Этот дух гражданственности после Бородина день ото дня все явственнее чувствовался в войне. После Малоярославца, после первой неоспоримой победы и начавшегося отступления противника народный характер войны все более усиливался. Развитие и направление войны теперь зависели не только и не столько от самодержавного государя императора, его министров и сановников, сколько от народа. Народный дух войны проявлялся не только в армии. Конечно, армия в 1812 году в России, как и в Испании, представляла народ и выполняла высокую народную и национальную миссию; она отстаивала независимость и неприкосновенность родины; и маленький, робкий, красноносый капитан Тимохин, и блестящий адъютант главнокомандующего князь Андрей Николаевич Болконский в главном, жизненном вопросе тех дней — войны насмерть с врагом — мыслили и чувствовали одинаково. Но народный характер войны находил свое выражение и в новом, широком понимании патриотических задач русского общества, отнюдь не совпадавшем с той узкой, ограничительной его трактовкой, которая содержалась в парадно-казенных речах Александра I или лубочных бахвальствах Ростопчина.

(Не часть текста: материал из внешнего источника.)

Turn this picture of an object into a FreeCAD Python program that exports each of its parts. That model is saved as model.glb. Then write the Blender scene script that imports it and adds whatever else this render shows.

Александр Петрович Куницын, адъюнкт-профессор Царскосельского лицея, оказавший немалое влияние на Пушкина, в «Послании к русским» пробуждал чувства гражданственности. Он призывал их следовать примеру испанцев. «Вы, которым благоденствие и слова Отечества драгоценны, мужайтесь! Испанцы, без правительства, при одной только помощи великодушных союзников, освободили страну свою от ига иностранного. Рассеянные дружины патриотов истребили стройные галльские легионы»[1161]. Призыв следовать испанскому примеру означал призыв к народной войне[1162]. «Московские ведомости», начавшие вновь выходить в ноябре после почти трехмесячного перерыва, в первом вышедшем по освобождении Москвы номере писали: «Наконец, благодарение всевышнему, мы вновь начинаем дышать свободно»[1163]. Это еще недавно запретное слово теперь как бы обретало новую жизнь; оно было у всех на устах. «Освобождение от вражеских полчищ», «освобождение Москвы», «освобождение Вязьмы» — каждый день эти слова повторялись миллионами русских людей. Но разве не чувствовали они, что освобождение и свобода — это не только слова одного корня, это и родственные понятия.